Le Conseil d’État vient, ainsi, trancher ce débat et donner une réponse claire à cette question.
La consécration du droit d’expression des élus de la majorité
Au même titre que les élus de l’opposition, les élus de la majorité peuvent disposer d’un espace réservé en application des dispositions de l’article L.2121-27-1 du code général des collectivités territoriales.
Le Conseil d’État considère que :
« Il résulte de ces dispositions, d’une part, que l’espace réservé à l’expression des conseillers n’appartenant pas à la majorité municipale doit présenter un caractère suffisant et être équitablement réparti eu égard aux caractéristiques de la publication et, d’autre part, qu’elles n’ont pas pour objet d’interdire qu’un espace soit attribué à l’expression des élus de la majorité, sous réserve que cette expression n’ait pas pour effet, notamment au regard de son étendue, de faire obstacle à l’expression des élus n’appartenant pas à la majorité »
(CE, 14 avril 2022, n° 448912).
Partant, si le droit d’expression des élus de la majorité est reconnu dans les bulletins d’information, il n’en demeure pas moins que ce droit ne saurait être mis en œuvre au détriment des droits de l’opposition.
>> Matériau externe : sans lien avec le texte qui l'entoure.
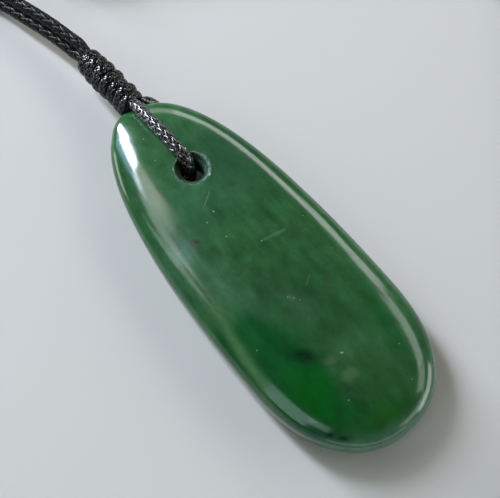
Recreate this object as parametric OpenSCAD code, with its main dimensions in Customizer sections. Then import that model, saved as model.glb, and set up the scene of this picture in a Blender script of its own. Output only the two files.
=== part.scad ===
// A greenstone toki (adze-shaped) pendant on a plaited, waxed black cord, laid on a level surface.
// The stone lies on its flat back. The cord goes down through the hole and back under the stone,
// both legs are bound by a whipping, and from there they run on as the two strands of the neck loop,
// which lies in one easy turn around the pendant and is tied with a plain knot.
// X and Y run along the sides of the laid loop, and Z is up from the surface.

/* [Stone] */
// Length of the stone, from blade end to top end
toki_length = 52.4; // [50:0.1:56]
// Width of the stone at its widest place
toki_width = 21.2; // [20:0.1:24]
// Height of the crest of the face above the flat back
toki_thick = 6.8; // [6.4:0.1:7.4]
// Distance of the widest place from the blade end
widest_from_blade = 15.6; // [14:0.1:20]
// Height of the widest line above the surface, on the blade half
edge_height = 3.3; // [3:0.1:3.6]
// How much the face falls from its crest towards a place one stone length away
crown_fall = 3.4; // [2:0.1:4]
// How far the back is thinned away under the top end, where the cord passes
back_rise = 1.9; // [1.8:0.1:2.1]

/* [Hole] */
// Distance of the hole's axis from the middle of the stone, towards the top end
hole_at = 14.2; // [13.5:0.1:15]
// How far the hole lies to the right of the stone's middle line
hole_aside = 0.6; // [0:0.1:0.8]
// Diameter of the drilled hole
hole_diameter = 2.6; // [2.4:0.1:3]
// Diameter of the countersink where it meets the face
countersink_diameter = 4.1; // [3.8:0.1:4.6]
// Depth of each countersink
countersink_depth = 1.2; // [0.8:0.1:1.3]

/* [Cord] */
// Diameter of the plaited cord
cord_diameter = 1.6; // [1.4:0.05:1.7]
// Diameter of each strand where the whipping squeezes it
squeezed_diameter = 0.92; // [0.8:0.02:0.94]

/* [Whipping] */
// Length of the whipping along its axis
whip_length = 9.6; // [8:0.1:11]
// Outer radius at the middle of the whipping
whip_radius = 2.05; // [1.9:0.05:2.2]
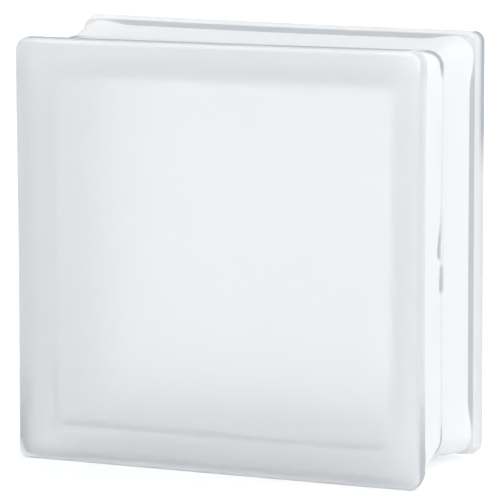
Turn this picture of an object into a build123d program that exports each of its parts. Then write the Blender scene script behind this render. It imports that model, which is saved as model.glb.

Le droit d’expression des élus de l’opposition doit être préservé.
Le juge administratif doit contrôler que ce droit présente un caractère suffisant et se trouve équitablement réparti eu égard aux caractéristiques de la publication (CE, 14 avril 2022, n° 448912).
En l’espèce, le Conseil d’État juge que le fait de soumettre tous les groupes d’élus aux mêmes règles d’espace d’expression ne crée pas de doute sérieux quant à la légalité de ces dispositions.
Si ce droit est consacré dans le cadre d’une procédure de référé suspension, il est acquis que ce considérant de principe sera transposé dans le cadre de recours en annulation.